Earlier this year the UNESCO (United Nation’s Educational, Scientific and Cultural Organisation) committee met at their 44th session for a combined review of the 2020 and 2021 nominations for the World Heritage List. Following the postponing of the 2020 conference due to the Covid-19 pandemic, 34 sites were inscribed to the list for 2021, including the Jomon Era Archeological Sites of Northern Japan.
The Jomon Prehistoric Sites are located in Northern Japan in the southern part of Hokkaido Island and northern Tohoku. The 17 archaeological sites span various types of landscapes, from mountains and hills to plains and lowlands, inland bays to lakes, and rivers. UNESCO considers the sites to be important as they ‘bear a unique testimony to the development over some 10,000 years of the pre-agricultural yet sedentary Jomon culture and its complex spiritual belief system and rituals.’

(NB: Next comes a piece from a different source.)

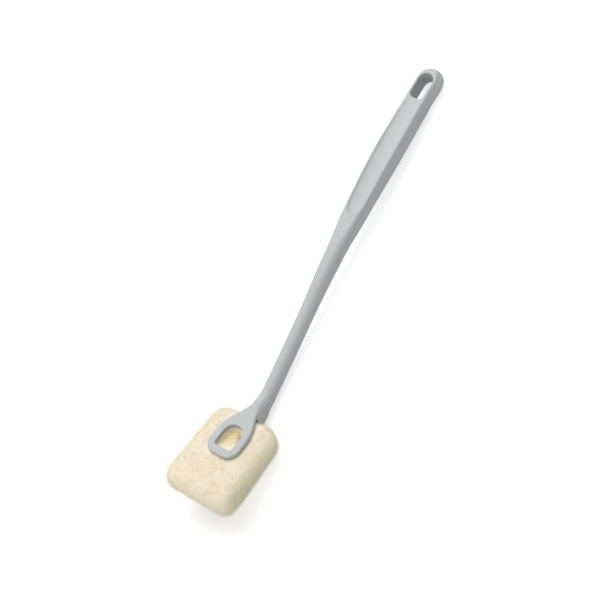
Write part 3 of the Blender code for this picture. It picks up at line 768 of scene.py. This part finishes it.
def strand_rows(draw, face, points):
    """The points of one strand, ring by ring from its root in a face to its tip."""
    centre = Vector(face.center)
    corner = Vector(points[face.vertices[draw.randrange(len(face.vertices))]])
    root = centre + (corner - centre) * draw.random()
    normal = Vector(face.normal)
    ahead = Vector((draw.gauss(0, 1), draw.gauss(0, 1), draw.gauss(0, 1)))
    ahead = (ahead - normal * ahead.dot(normal)).normalized()
    sideways = normal.cross(ahead)
    length = STRAND_LENGTH * draw.uniform(*STRAND_LENGTH_SHARES)
    rise = STRAND_RISE * draw.uniform(*STRAND_RISE_SHARES)
    curl = draw.uniform(-STRAND_CURL_SHARE, STRAND_CURL_SHARE)
    rows = []
    for step in range(STRAND_STEPS + 1):
        share = step / STRAND_STEPS
        lift = rise * math.sin(math.pi * share) * (STRAND_LIFT_SHARE - STRAND_DROOP_SHARE * share)
        middle = root + ahead * length * share + sideways * length * curl * share**2
        middle += normal * (lift - STRAND_RADIUS)
        radius = STRAND_RADIUS * (1.0 - STRAND_TAPER_SHARE * share)
        for k in range(STRAND_SIDES):
            turn = 2 * math.pi * k / STRAND_SIDES
            row = middle + (sideways * math.cos(turn) + normal * math.sin(turn)) * radius
            row.z = max(row.z, LEAST_HEIGHT)
            rows.append(row)
    return rows


def strand_faces(first):
    """The faces of one closed strand whose points start at a number."""
    faces = []
    for step in range(STRAND_STEPS):
        for k in range(STRAND_SIDES):
            a = first + step * STRAND_SIDES + k
            b = first + step * STRAND_SIDES + (k + 1) % STRAND_SIDES
            faces.append((b, a, a + STRAND_SIDES, b + STRAND_SIDES))
    last = first + STRAND_STEPS * STRAND_SIDES
    faces.append(tuple(range(first, first + STRAND_SIDES)))
    faces.append(tuple(range(last + STRAND_SIDES - 1, last - 1, -1)))
    return faces


def loose_fibres(name, panel, count, seed, material):
    """Short curled strands rooted in a panel's outer face."""
    draw = random.Random(seed)
    points = points_of(panel.data)
    faces, totals = open_faces(panel.data)
    rows = []
    strands = []
    for face in draw.choices(faces, cum_weights=totals, k=count):
        strands += strand_faces(len(rows))
        rows += strand_rows(draw, face, points)
    mesh = bpy.data.meshes.new(name)
    mesh.from_pydata(rows, [], strands)
    mesh.update()
    piece = put_in_scene(name, mesh)
    finish_with(piece, material)
    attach(piece, "pad")


loose_fibres("belt_fibres", belt, STRAND_COUNT, BELT_SEED, front_felt)
loose_fibres("side_fibres_left", side_left, SIDE_STRAND_COUNT, LEFT_SEED, side_painted_light_felt)
loose_fibres("side_fibres_right", side_right, SIDE_STRAND_COUNT, RIGHT_SEED, side_painted_light_felt)
bpy.data.objects.remove(form)

# Core: the pad's filling, a block of soft open foam with the tongue's pocket moulded in. Only its mouth
# shows, when the pad is pulled off.
FOAM_TONE = (0.86, 0.82, 0.72, 1.0)
FOAM_TONE_DEEP = (0.70, 0.64, 0.52, 1.0)
FOAM_ROUGHNESS = 0.9
FOAM_CELL = 0.0008
FOAM_CELL_STRENGTH_SHARE = 0.8
FOAM_CELL_DEPTH = FOAM_CELL / 3
FOAM_CLOUD_SIZE = FOAM_CELL * 2
FOAM_SKIN = 0.0009
FOAM_EASING_ROUNDS = 4


def open_foam():
    made, tree, surface = new_material("open_foam")
    look = placed(tree, speckle, {
        "Tone": FOAM_TONE,
        "Deep Tone": FOAM_TONE_DEEP,
        "Grain Size": FOAM_CELL,
        "Cloud Size": FOAM_CLOUD_SIZE,
    })
    feed(tree, surface["Base Color"], look["Color"])
    feed(tree, surface["Roughness"], FOAM_ROUGHNESS)
    feed(tree, surface["Normal"], relief(tree, look["Grain"], FOAM_CELL_STRENGTH_SHARE, FOAM_CELL_DEPTH))
    return made


# The foam is a piece of its own, so the copy of its solid gives up that node's notes and parent.
core = frame["nodes"]["pad_core"].copy()
core.data = core.data.copy()
core.name = "foam_core"
for key in list(core.keys()):
    del core[key]
core.parent = None
bpy.context.scene.collection.objects.link(core)
eased_skin(core, FOAM_SKIN, FOAM_EASING_ROUNDS)
apply_modifiers(core)
finish_with(core, open_foam())
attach(core, "pad")
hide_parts("pad_core")

# Room: a white floor that runs out to a white world. The camera sees them a little brighter than they are
# lit, the floor more so away from the pad's nose, so that only the deeper part of the shadow is left there.
WHITE = (1.0, 1.0, 1.0, 1.0)
FLOOR_SIZE = 12.0
FLOOR_TONE = (0.80, 0.80, 0.80, 1.0)
NEAR_LIFT = 0.31
MIDDLE_LIFT = 0.58
FAR_LIFT = 0.80
NEAR_LIFT_PLACE = (-0.026, -0.205, 0.0)
NEAR_LIFT_REACH = (0.015, 0.080)
FAR_LIFT_REACH = (0.7, 2.2)
WORLD_STRENGTH = 0.35


def seen_rays(tree):
    """1 for a ray that the picture shows, straight from the camera or by way of a gloss, and 0 for light."""
    rays = node(tree, "ShaderNodeLightPath").outputs
    seen = rays["Is Camera Ray"]
    for kind in ("Is Glossy Ray", "Is Transmission Ray"):
        seen = maths(tree, "MAXIMUM", seen, rays[kind])
    return seen


def rising_with(tree, distance, reach, rise):
    """0 up to a reach's start and the full rise past its end, smooth between."""
    made = node(tree, "ShaderNodeMapRange", interpolation_type="SMOOTHSTEP")
    made.inputs["From Min"].default_value, made.inputs["From Max"].default_value = reach
    made.inputs["To Max"].default_value = rise
    feed(tree, made.inputs["Value"], distance)
    return made.outputs["Result"]


def white_floor():
    made = bpy.data.materials.new("white_floor")
    made.use_nodes = True
    tree = made.node_tree
    tree.nodes.clear()
    paint = node(tree, "ShaderNodeBsdfDiffuse")
    paint.inputs["Color"].default_value = FLOOR_TONE
    lift = node(tree, "ShaderNodeEmission")
    lift.inputs["Color"].default_value = WHITE
    apart = node(tree, "ShaderNodeVectorMath", operation="DISTANCE")
    feed(tree, apart.inputs[0], node(tree, "ShaderNodeTexCoord").outputs["Object"])
    feed(tree, apart.inputs[1], NEAR_LIFT_PLACE)
    distance = apart.outputs["Value"]
    near_rise = rising_with(tree, distance, NEAR_LIFT_REACH, MIDDLE_LIFT - NEAR_LIFT)
    far_rise = rising_with(tree, distance, FAR_LIFT_REACH, FAR_LIFT - MIDDLE_LIFT)
    level = maths(tree, "ADD", maths(tree, "ADD", near_rise, far_rise), NEAR_LIFT)
    feed(tree, lift.inputs["Strength"], maths(tree, "MULTIPLY", seen_rays(tree), level))
    both = node(tree, "ShaderNodeAddShader")
    feed(tree, both.inputs[0], paint.outputs["BSDF"])
    feed(tree, both.inputs[1], lift.outputs["Emission"])
    feed(tree, node(tree, "ShaderNodeOutputMaterial").inputs["Surface"], both.outputs["Shader"])
    return made


bpy.ops.mesh.primitive_plane_add(size=FLOOR_SIZE)
floor = bpy.context.object
floor.name = "floor"
finish_with(floor, white_floor())

world = bpy.data.worlds.new("studio")
bpy.context.scene.world = world
world.use_nodes = True
air = world.node_tree
background = air.nodes["Background"].inputs
background["Color"].default_value = WHITE
seen_white = maths(air, "MULTIPLY", seen_rays(air), 1.0 - WORLD_STRENGTH)
feed(air, background["Strength"], maths(air, "ADD", seen_white, WORLD_STRENGTH))

# Light: one large soft lamp high on the left, which leaves the right sides in shade, and a weak one low
# beyond the nose, which opens up the shade there.
KEY_PLACE = Vector((-0.72, 0.70, 1.40))
KEY_SIZE = 1.8
KEY_POWER = 29.0
FILL_PLACE = Vector((0.15, -1.35, 0.45))
FILL_SIZE = 1.2
FILL_POWER = 6.0


def soft_lamp(name, place, size, power):
    """A square lamp that shines on the middle of the brush."""
    lamp = bpy.data.lights.new(name, "AREA")
    lamp.shape = "SQUARE"
    lamp.size = size
    lamp.energy = power
    made = put_in_scene(name, lamp)
    made.location = place
    made.rotation_euler = (-place).to_track_quat("-Z", "Y").to_euler()


soft_lamp("key", KEY_PLACE, KEY_SIZE, KEY_POWER)
soft_lamp("fill", FILL_PLACE, FILL_SIZE, FILL_POWER)

# Camera: the photograph looks down on the brush from its right side and from well away, with the grip up to
# the right of the frame.
CAMERA_PLACE = Vector((0.7193, -0.0682, 1.2944))
CAMERA_AIM = Vector((-0.0191, -0.0181, 0.0))
CAMERA_ROLL = math.radians(-59.27)
CAMERA_LENS = 109.66
CAMERA_NEAREST = 0.05

lens = bpy.data.cameras.new("camera")
lens.lens = CAMERA_LENS
lens.clip_start = CAMERA_NEAREST
camera = put_in_scene("camera", lens)
look_along = (CAMERA_AIM - CAMERA_PLACE).to_track_quat("-Z", "Y").to_matrix()
camera.location = CAMERA_PLACE
camera.rotation_euler = (look_along @ Matrix.Rotation(CAMERA_ROLL, 3, "Z")).to_euler()
bpy.context.scene.camera = camera
bpy.context.scene.view_settings.view_transform = "Standard"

From the sites it is possible to see evidence as to how a sedentary hunter-fisher-gatherer society, developed from about 13,000 BCE, adapted and matured in response to environmental changes going on around them. We can also learn about the expressions of Jomon spirituality through tangible objects found at the sites, including lacquered pots, clay tablets with the impression of feet and the famous goggle eyed dogu figurines. There is also evidence of ritual places such as earthworks and large stone circles reaching diameters of more than 50 metres, clearly important sites to the Jomon culture.
As UNESCO highlights ‘the serial property testifies to the rare and very early development of pre-agricultural sedentism from emergence to maturity’, a fact which makes it more than worthy of a place on the prestigious World Heritage List.